[REQUIRED TASK]:
Reproduce verbatim the lines up to and including the one with "return flats /", starting from the first.

------

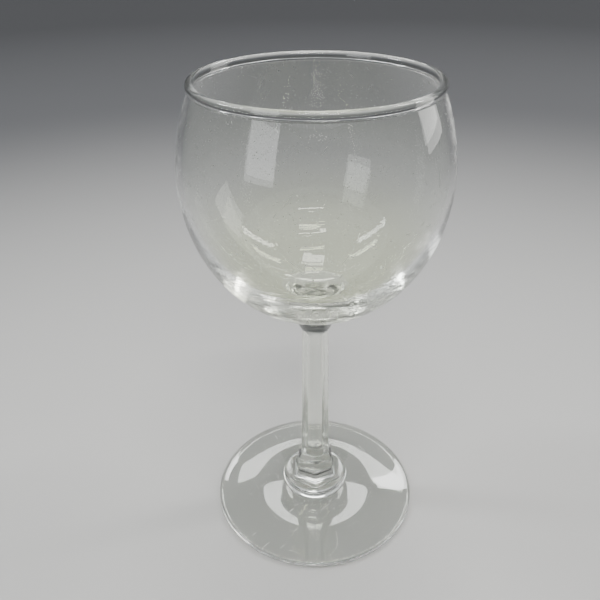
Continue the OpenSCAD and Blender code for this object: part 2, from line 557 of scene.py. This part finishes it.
# foot: a pressed disc, rounded at its edge and hollow underneath
footSet = {
    "edgeThickness": 2.0 * mm,
    "restRing": 1.6 * mm,     # width of the flat ring it stands on
    "hollow": 1.2 * mm,
    "climb": 1.6,             # how late the top starts to rise towards the knop
    "edgePoints": 32,
    "curvePoints": 40,
}


def makeFoot(look, jointR):
    bottom, top = lowest("foot").z, highest("foot").z
    half = look["edgeThickness"] / 2
    edgeX = highest("foot").x - half
    hollowX = edgeX - look["restRing"]
    rise = top - bottom - look["edgeThickness"]
    foot = addRound("footDisc", half, (edgeX, 0, bottom + half), look["edgePoints"], standing=True)
    dropPoints(foot, lambda at: at.x < edgeX - near)
    under, over = [], []
    for i in range(look["curvePoints"] + 1):
        t = i / look["curvePoints"]
        under.append((hollowX * (1 - t), bottom + look["hollow"] * (1 - (1 - t) ** 2)))
        over.append((edgeX + (jointR - edgeX) * t, top - rise + rise * t ** look["climb"]))
    pullOut(foot, (edgeX, bottom), under)
    pullOut(foot, over[0], over[1:] + [(0, top)])
    turnRound()
    finishPiece(foot, "foot", footGlass, [(top, jointR)])


# six-sided outline of the stem, the collar and the knop's top
sixSet = {
    "sides": 6,
    "cutBack": 0.055,         # of the flats: how far a corner is cut back along its sides, then rounded
    "cornerSegments": 6,
    "flatCuts": 25,           # 6 x (7 corner points + 25 on the flat) is roundSteps
    "flatShare": 0.25,        # of the flats: an edge longer than this is a flat, not part of a corner
}


def toCorner(flats):
    return flats / 2 / math.cos(math.pi / sixSet["sides"])


def softenSix(piece, flats, z):
    # rounds the corners of the selected six-sided face, takes the face out and cuts its flats finely
    bpy.ops.mesh.bevel(
        offset=sixSet["cutBack"] * flats,
        segments=sixSet["cornerSegments"],
        affect="VERTICES",
        profile=0.5,
    )
    pickFaces(piece, lambda centre, normal: abs(centre.z - z) < near and centre.xy.length < near)
    bpy.ops.mesh.delete(type="ONLY_FACE")
    shortest = sixSet["flatShare"] * flats
    pickEdges(piece, lambda a, b: abs(a.z - z) < near and abs(b.z - z) < near and (a - b).length > shortest)
    bpy.ops.mesh.subdivide(number_cuts=sixSet["flatCuts"])


def addSixSided(name, flats, z):
    # a new piece that starts as the soft-cornered ring, with one corner to the front
    piece = addRound(name, toCorner(flats), (0, 0, z), sixSet["sides"], filled=True)
    softenSix(piece, flats, z)
    pickRing(piece, z)
    return piece


# knop: a round button with a full edge, and the collar's six-sided foot let into its top
knopSet = {
    "standsOut": 1.4 * mm,    # how far the edge stands out past the flat faces
    "edgePoints": 64,
    "jointReach": 0.5 * mm,   # only the face under the collar has its middle this near the axis
    "cornerGap": 0.02 * mm,   # the collar's corners end at least this far inside the knop's flat face
}


def makeKnop(look, jointR):
    bottom, top = lowest("knop").z, highest("knop").z
    middle, half = (bottom + top) / 2, (top - bottom) / 2
    flats = 2 * highest("collar").x
    knop = addRound("knopButton", half, (jointR, 0, middle), look["edgePoints"], standing=True)
    bpy.ops.transform.resize(value=(look["standsOut"] / half, 1, 1), center_override=(jointR, 0, middle))
    dropPoints(knop, lambda at: at.x < jointR - near)
    pullOut(knop, (jointR, bottom), [(0, bottom)])
    turnRound()
    bpy.ops.mesh.select_all(action="DESELECT")
    bpy.ops.mesh.primitive_circle_add(
        vertices=sixSet["sides"], radius=toCorner(flats), fill_type="NGON", location=(0, 0, top))
    softenSix(knop, flats, top)
    pickRing(knop, top)
    bpy.ops.mesh.bridge_edge_loops()
    pickRing(knop, top, reach=jointR - look["cornerGap"])
    bpy.ops.mesh.edge_face_add()
    bpy.ops.mesh.select_all(action="SELECT")
    bpy.ops.mesh.normals_make_consistent(inside=False)
    finishPiece(knop, "knop", pressedGlass, [(bottom, jointR), (top, look["jointReach"])])


# collar: sloped shoulder, straight band and hollow sweep, all six-sided
collarSet = {
    "topFlats": 10.0 * mm,
    "bandFlats": 12.4 * mm,
    "shoulder": 1.9 * mm,     # heights
    "band": 3.4 * mm,
    "lip": 0.4 * mm,
    "sweepPoints": 24,
    "bandSoftness": 0.28 * mm,
    "bandSegments": 4,
    "lipSoftness": 0.14 * mm,
    "lipSegments": 3,
}


def makeCollar(look):
    bottom, top = lowest("collar").z, highest("collar").z
    footR, bandR = highest("collar").x, look["bandFlats"] / 2
    bandTop = top - look["shoulder"]
    bandEnd = bandTop - look["band"]
    lipTop = bottom + look["lip"]
    collar = addSixSided("sixSidedCollar", look["topFlats"], top)
    sweep = ovalPlaces(footR, bandEnd, footR - bandR, bandEnd - lipTop, 180, 270, look["sweepPoints"])
    growRings(look["topFlats"] / 2, top, [(bandR, bandTop), (bandR, bandEnd)] + sweep + [(footR, bottom)])
    closeUp(collar, (bottom, top))
    softenRing(collar, bandTop, look["bandSoftness"], look["bandSegments"])
    softenRing(collar, lipTop, look["lipSoftness"], look["lipSegments"])
    finishPiece(collar, "collar", pressedGlass, [(bottom, footR), (top, footR)])


# stem: a tapered six-sided shaft that turns round as it opens into the trumpet
stemSet = {
    "footFlats": 10.0 * mm,
    "topFlats": 8.6 * mm,
    "trumpetHeight": 11.3 * mm,
    "trumpetRadius": 12.0 * mm,
    "trumpetRoot": 0.3 * mm,  # how far inside the flats the round trumpet starts
    "opening": 0.45,          # radius gained for each bit of height where the trumpet starts
    "arrival": 0.362,         # height gained for each bit of radius at the bowl
    "shaftRings": 30,
    "trumpetRings": 48,
}


def ringRadii(piece, z):
    mesh = bmesh.from_edit_mesh(piece.data)
    return [point.co.xy.length for point in mesh.verts if abs(point.co.z - z) < near]


def makeStem(look):
    bottom, top = lowest("stem").z, highest("stem").z
    footR, shaftR, endR = look["footFlats"] / 2, look["topFlats"] / 2, look["trumpetRadius"]
    shaftTop = top - look["trumpetHeight"]
    stem = addSixSided("stemShaft", look["footFlats"], bottom)
    shaft = []
    for i in range(1, look["shaftRings"] + 1):
        t = i / look["shaftRings"]
        shaft.append((footR + (shaftR - footR) * t, bottom + (shaftTop - bottom) * t))
    growRings(footR, bottom, shaft)

    rootR = shaftR - look["trumpetRoot"]
    bendR = rootR + look["opening"] * (look["trumpetHeight"] - look["arrival"] * endR)
    bendR /= 1 - look["opening"] * look["arrival"]
    bend = (bendR, top - look["arrival"] * (endR - bendR))
    sixRadii = ringRadii(stem, shaftTop)
    hereR, hereZ, hereRound = sum(sixRadii) / len(sixRadii), shaftTop, 0
    for newR, newZ in bendPlaces((rootR, shaftTop), bend, (endR, top), look["trumpetRings"]):
        filled = [max(r, newR) for r in sixRadii]  # the six-sided ring, filled out by the trumpet
        middleR = sum(filled) / len(filled)
        newRound = 1 - (max(filled) - min(filled)) / (max(sixRadii) - min(sixRadii))
        bpy.ops.mesh.extrude_region_move(TRANSFORM_OT_translate={"value": (0, 0, newZ - hereZ)})
        if hereRound < 1:
            share = (newRound - hereRound) / (1 - hereRound)
            bpy.ops.transform.tosphere(value=share, center_override=(0, 0, newZ))
        scale = middleR / hereR
        bpy.ops.transform.resize(value=(scale, scale, 1), center_override=(0, 0, newZ))
        hereR, hereZ, hereRound = middleR, newZ, newRound
    closeUp(stem, (bottom, top))
    finishPiece(stem, "stem", pressedGlass, [(bottom, 1), (top, 1)])


# bowl: a blown shell, thickest at its floor, drawn in above its widest level
bowlSet = {
    "lowerHeight": 45.3 * mm,   # from the lowest point of the round outside up to the widest level
    "wall": 1.7 * mm,
    "floor": 5.0 * mm,
    "rimWall": 1.4 * mm,
    "roundPoints": 256,         # points of the full oval that the lower outside is cut from
    "jointClear": 0.2 * mm,     # the oval keeps only points farther than this outside the joint
    "insidePoints": 240,
    "upperPoints": 28,
    "rippleHeight": 0.004 * mm,  # cooling ripples on the inside, low down
    "rippleSpacing": 1.7 * mm,
    "rippleIn": (14 * mm, 21 * mm),     # radii over which the ripples rise, and then fade
    "rippleOut": (28.8 * mm, 36 * mm),
    "ringHeight": 0.12 * mm,    # faint ring left on the inside floor
    "ringRadius": 8.5 * mm,
    "ringWidth": 0.45 * mm,
}


def makeBowl(look, jointR, rimR):
    bottom, top = lowest("bowl").z, highest("bowl").z
    bowlR, lowerH = highest("bowl").x, look["lowerHeight"]
    widestZ = bottom + lowerH * math.sqrt(1 - (jointR / bowlR) ** 2)
    insideR, insideH = bowlR - look["wall"], lowerH - look["floor"]
    outsideTopR, insideTopR = rimR + look["rimWall"] / 2, rimR - look["rimWall"] / 2
    bowl = addRound("bowlShell", bowlR, (0, 0, widestZ), look["roundPoints"], standing=True)
    bpy.ops.transform.resize(value=(1, 1, lowerH / bowlR), center_override=(0, 0, widestZ))
    dropPoints(bowl, lambda at: at.x < jointR + look["jointClear"] or at.z > widestZ + near)
    pullOut(bowl, (jointR, bottom), [(jointR, bottom), (0, bottom)])
    outside, inside = [], []
    for i in range(look["upperPoints"] + 1):
        t = i / look["upperPoints"]
        outside.append((bowlR + (outsideTopR - bowlR) * t * t, widestZ + (top - widestZ) * t))
        inside.append((insideR + (insideTopR - insideR) * t * t, widestZ + (top - widestZ) * t))
    inside.reverse()

    travelled, last = 0, inside[-1]
    for x, z in ovalPlaces(0, widestZ, insideR, insideH, 0, -90, look["insidePoints"]):
        travelled += math.dist(last, (x, z))
        last = (x, z)
        reach = smoothRise(x, *look["rippleIn"]) * (1 - smoothRise(x, *look["rippleOut"]))
        shift = look["rippleHeight"] * reach * math.sin(2 * math.pi * travelled / look["rippleSpacing"])
        shift -= look["ringHeight"] * math.exp(-((x - look["ringRadius"]) / look["ringWidth"]) ** 2)
        outward = Vector((x / insideR ** 2, (z - widestZ) / insideH ** 2)).normalized()
        inside.append((x + outward.x * shift, z + outward.y * shift))
    inside[-1] = (0, inside[-1][1])
    pullOut(bowl, outside[0], outside[1:] + inside)
    turnRound()
    finishPiece(bowl, "bowl", blownGlass, [(bottom, jointR), (top, bowlR)])


# rim bead: a fire-polished round bead that narrows through a neck to the wall
beadSet = {
    "radius": 1.2 * mm,
    "neckRadius": 1.5 * mm,
    "points": 64,
    "neckPoints": 10,
}


def makeRimBead(look, rimWall):
    bottom, top = lowest("rim_bead").z, highest("rim_bead").z
    r, neckR = look["radius"], look["neckRadius"]
    middleX, middleZ = highest("rim_bead").x - r, top - r
    neckX = rimWall / 2 + neckR
    neckTurn = math.acos(neckX / (r + neckR))
    touchX, touchZ = r * math.cos(neckTurn), middleZ - r * math.sin(neckTurn)
    bead = addRound("rimBead", r, (middleX, 0, middleZ), look["points"], standing=True)
    dropPoints(bead, lambda at: at.z < touchZ + near)
    for side in (1, -1):
        neck = ovalPlaces(middleX + side * neckX, bottom, -side * neckR, neckR,
                          math.degrees(neckTurn), 0, look["neckPoints"])
        touch = (middleX + side * touchX, touchZ)
        pullOut(bead, touch, [touch] + neck)
    pickPoints(bead, lambda at: at.z < bottom + near)
    bpy.ops.mesh.edge_face_add()
    turnRound()
    finishPiece(bead, "rim_bead", rimGlass, [(bottom, 1)])


knopFace = highest("knop").x - knopSet["standsOut"]
beadRing = highest("rim_bead").x - beadSet["radius"]
makeFoot(footSet, knopFace)
makeKnop(knopSet, knopFace)
makeCollar(collarSet)
makeStem(stemSet)
makeBowl(bowlSet, stemSet["trumpetRadius"], beadRing)
makeRimBead(beadSet, bowlSet["rimWall"])

print("all pieces made")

------

[EXPECTED OUTPUT]:
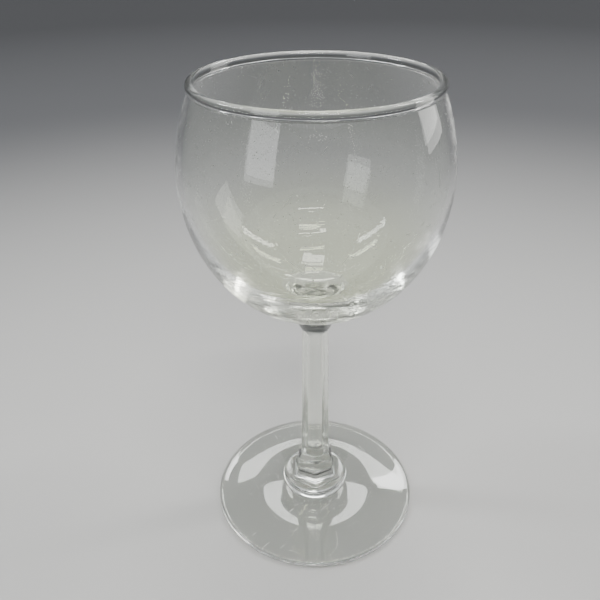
Continue the OpenSCAD and Blender code for this object: part 2, from line 557 of scene.py. This part finishes it.
# foot: a pressed disc, rounded at its edge and hollow underneath
footSet = {
    "edgeThickness": 2.0 * mm,
    "restRing": 1.6 * mm,     # width of the flat ring it stands on
    "hollow": 1.2 * mm,
    "climb": 1.6,             # how late the top starts to rise towards the knop
    "edgePoints": 32,
    "curvePoints": 40,
}


def makeFoot(look, jointR):
    bottom, top = lowest("foot").z, highest("foot").z
    half = look["edgeThickness"] / 2
    edgeX = highest("foot").x - half
    hollowX = edgeX - look["restRing"]
    rise = top - bottom - look["edgeThickness"]
    foot = addRound("footDisc", half, (edgeX, 0, bottom + half), look["edgePoints"], standing=True)
    dropPoints(foot, lambda at: at.x < edgeX - near)
    under, over = [], []
    for i in range(look["curvePoints"] + 1):
        t = i / look["curvePoints"]
        under.append((hollowX * (1 - t), bottom + look["hollow"] * (1 - (1 - t) ** 2)))
        over.append((edgeX + (jointR - edgeX) * t, top - rise + rise * t ** look["climb"]))
    pullOut(foot, (edgeX, bottom), under)
    pullOut(foot, over[0], over[1:] + [(0, top)])
    turnRound()
    finishPiece(foot, "foot", footGlass, [(top, jointR)])


# six-sided outline of the stem, the collar and the knop's top
sixSet = {
    "sides": 6,
    "cutBack": 0.055,         # of the flats: how far a corner is cut back along its sides, then rounded
    "cornerSegments": 6,
    "flatCuts": 25,           # 6 x (7 corner points + 25 on the flat) is roundSteps
    "flatShare": 0.25,        # of the flats: an edge longer than this is a flat, not part of a corner
}


def toCorner(flats):
    return flats / 2 / math.cos(math.pi / sixSet["sides"])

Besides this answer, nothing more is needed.